BUG/MEDIUM: mworker: fix startup and reload on macOS

Since the mworker rework in haproxy 3.1, the worker need to tell the
master that it is ready. This is done using the sockpair protocol by
sending a _send_status message to the master.

It seems that the sockpair protocol is buggy on macOS because of a known
issue around fd transfer documented in sendmsg(2):

https://man.freebsd.org/cgi/man.cgi?sendmsg(2) BUGS section

  Because sendmsg() does not necessarily block until the data has been
  transferred, it is possible to transfer an open file descriptor across
  an AF_UNIX domain socket (see recv(2)), then close() it before it has
  actually been sent, the result being that the receiver gets a closed
  file descriptor. It is left to the application to implement an
  acknowledgment mechanism to prevent this from happening.

Indeed the recv side of the sockpair is closed on the send side just
after the send_fd_uxst(), which does not implement an acknowledgment
mechanism. So the master might never recv the _send_status message.
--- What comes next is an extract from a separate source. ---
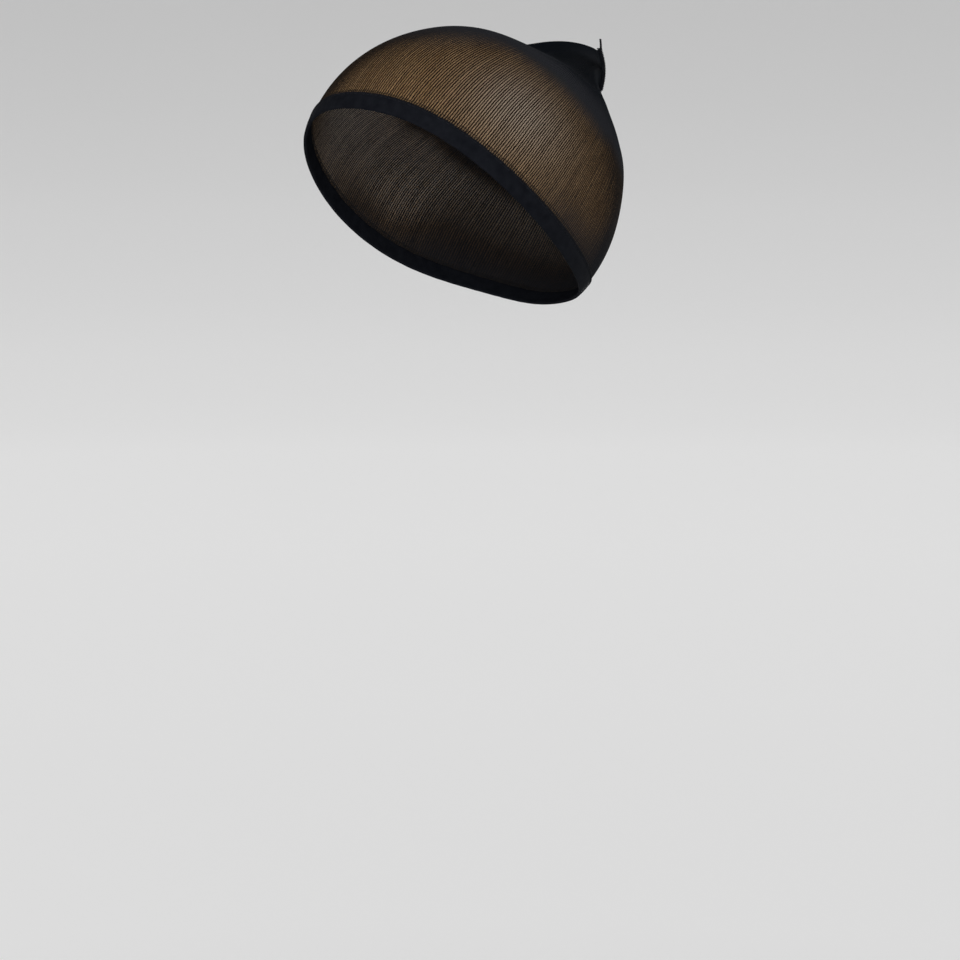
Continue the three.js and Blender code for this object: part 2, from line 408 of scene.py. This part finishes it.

In order to implement an acknowledgment mechanism, a blocking read() is
done before closing the recv fd on the sending side, so we are sure that
the message was read on the other side.

This was only reproduced on macOS, meaning the master CLI is also
impacted on macOS. But no solution was found on macOS for it.
Implementing an acknowledgment mechanism would complexify too much the
protocol in non-blocking mode.

The problem was reported in ticket #3045, reproduced and analyzed by
@cognet.

Must be backported as far as 3.1.
This commit is contained in:
William Lallemand 2025-08-28 14:18:42 +02:00
parent 441cd614f9
commit d7f6819161

View File

@ -3590,6 +3590,7 @@ int main(int argc, char **argv)
struct mworker_proc *proc;
int sock_pair[2];
char *msg = NULL;
char c;
if (socketpair(PF_UNIX, SOCK_STREAM, 0, sock_pair) == -1) {
ha_alert("[%s.main()] Cannot create socketpair to update the new worker state\n",
@ -3611,7 +3612,6 @@ int main(int argc, char **argv)
exit(1);
}
close(sock_pair[0]);
memprintf(&msg, "_send_status READY %d\n", getpid());
if (send(sock_pair[1], msg, strlen(msg), 0) != strlen(msg)) {
@ -3619,7 +3619,17 @@ int main(int argc, char **argv)
exit(1);
}
/* in macOS, the sock_pair[0] might be received in the master
* process after it was closed in the worker, which is a
* documented bug in sendmsg(2). We need to close the fd only
* after confirming receipt of the "\n" from the CLI applet, so
* we make sure that the fd is received correctly.
*/
shutdown(sock_pair[1], SHUT_WR);
read(sock_pair[1], &c, 1);
close(sock_pair[1]);
close(sock_pair[0]);
ha_free(&msg);
/* at this point the worker must have his own startup_logs buffer */